To read Marx is to immediately be tumbled into a world which makes sense of the world we live in but in an obtuse, tangential, diversional way.

But surely that’s the only way to make sense of the world? Reading Grundrisse is akin to having a lively conversation with a friend over a bottle or two of good wine. The conversation moves all over the place; one minute on the cliff top, next bouncing across the waves in the sea. Now still, now a stormy fury. Scattered images are tossed and thrown into the air, a brief sentence of an event, a reference to the Reformation, an anecdote picked up from Trotsky’s History of the Russian Revolution.

However, Marx is not writing dialogue. His style is a process of trying to comprehend and explain the social reality of capitalist society.

The ideas hop and jump around between Hegel, Ricardo, Adam Smith, Proudhon, production and distribution in general, ‘natural conditions such as harbours’, soil fertility, slaves, serfs, wage labourers, communal property, production, distribution, exchange, consumption, railways, housing, hunger, gratification. All this in the first dozen pages or so. Marx brings it all together and it all makes complete sense.

Perhaps one of my favourite ideas (so far) in this intense overview of human history and material production:

‘Production thus not only creates an object for the subject, but also a subject for the object’.

This has been following me around all week. On the commute to work, in the office, in the supermarket, while seemingly idling with nothing much else to do.

An elderly Black man comes out of one of the buildings leaning on his walking stick. He holds his hand out to check for rain.

‘It’s still raining’, I say, from the cover of a doorway. ‘It keeps feeling like it might stop but it doesn’t’, and then I add, giving a general thumbs down, ‘nothing in England works for us’.

‘They want to you feel like that’, he says, smiling, ‘and then you get depressed and don’t want to do nothing’. He has a lovely Caribbean accent. His speech is poetic and full of rhythms.

He taps the side of his head with his finger.

‘It’s all conditioning, to make you think a certain way’.

Out of the street, from seemingly nothing, philosophy.

We talk some more and then he walks slowly up the street leaning on his stick. He is visibly poor. And yet he has immense dignity. We wish each other a good day.

I walk around Cloth Street (and alley), Middle Street, Newbury Street, Bartholomew Close, Albion Way, Little Britain, Cloth Fair. It all feels like a muddle.

There is some good architecture – but it’s all from a much earlier age. Anything new here is bland and pointless. What on earth was going on with the planning process? 200 Aldersgate is horrible. The overwhelming sensation is of something made of discarded washing up liquid bottles. It doesn’t fit in but neither does it have the chutzpah to stand out. It is like the person who appears at a house party and makes half an entrance and then falls into the garden pond and goes home covered in weed.

Not only are there no big ideas here, there are no ideas at all. How is it possible to produce buildings with a complete absence of imagination? Perhaps AutoCad came up with the designs one morning when everyone was concentrating on relieving their hangovers. This is what it feels like.

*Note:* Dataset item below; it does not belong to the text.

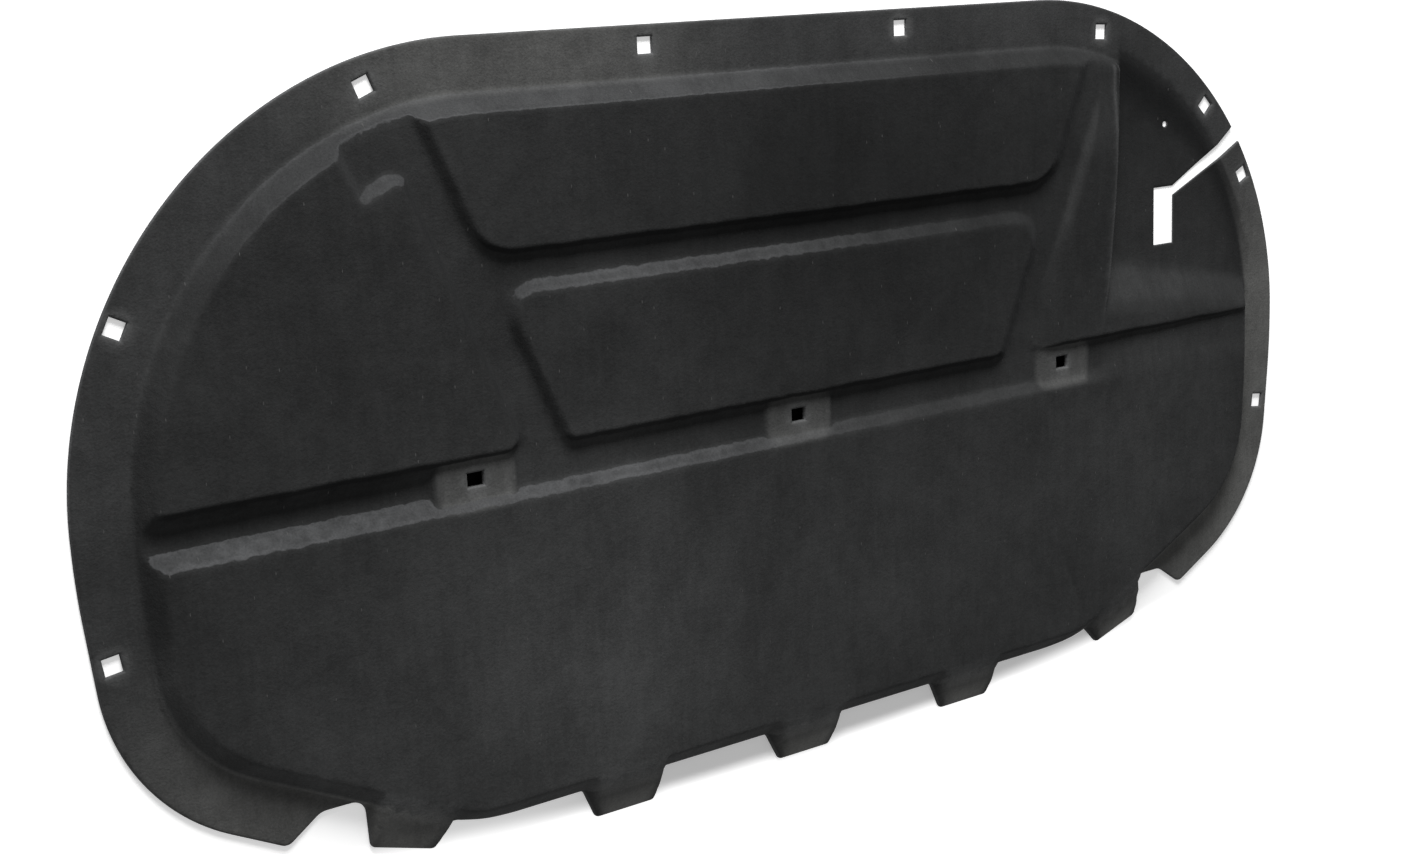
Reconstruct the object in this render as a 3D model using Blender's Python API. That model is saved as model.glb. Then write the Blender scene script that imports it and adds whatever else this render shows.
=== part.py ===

What’s the plan here? Is it just going to be serviced apartments and a few (pretty good it has to be said) pubs. Or – dare we ask – is there ever going to be an attempt to build community​? Or something even better; something beyond the glossy brochures and sound-bites. I wonder what that might be? Something with magic and imagination? Oh, if only.

At the moment it feels sad because it is sad. There aren’t enough people in the streets and those that are look like zombies that slave away uncritically for the mystical force of Capital. They are always checking work emails, they alway work late and arrive early. They are tedious beyond compare.

I don’t like the lack of attention here because it will make it far too easy for it all to be bulldozed and create the conditions for yet more deathly anti-architecture to be constructed.

But to fight for these few streets feels like having to start a war against the whole grot of early 21st century capitalism. Perhaps that’s what needs to happen. Yes, that is what needs to happen. Is it one big crisis or multiple crises? It’s both.

It’s raining and I would like to visit the Church of St Bartholomew the Great. There is a service. I don’t mind a church service. But I don’t like this one. It’s a dedication to James I on the event of him surviving the Guy Fawkes plot. The sermon is all about tolerance and settling differences without hate. This I agree with. But not as a defence of James I. It is absurd.

At the end, another priests suggests the Grace of God. Which is then followed by three verses of ‘God Save the King’.

This is too much. I leave and only come back when it’s all finished. I guess these people are Anglicans. I make a note to myself to finish reading Macaulay’s The History of England from the Accession of James the Second. The first two volumes, which I have read, are brilliant. It’s not just the detail, it’s Macaulay’s conviction in every word he writes. I almost became a Whig.

When I got home I took volumes three to six from the shelf and left them on the kitchen table. I promise that as soon as I get the time, they will be read.

And so the research into EC1 begins. Karl Marx and Grundrisse and Lord Macaulay and The History of England.

I cannot imagine better starting points.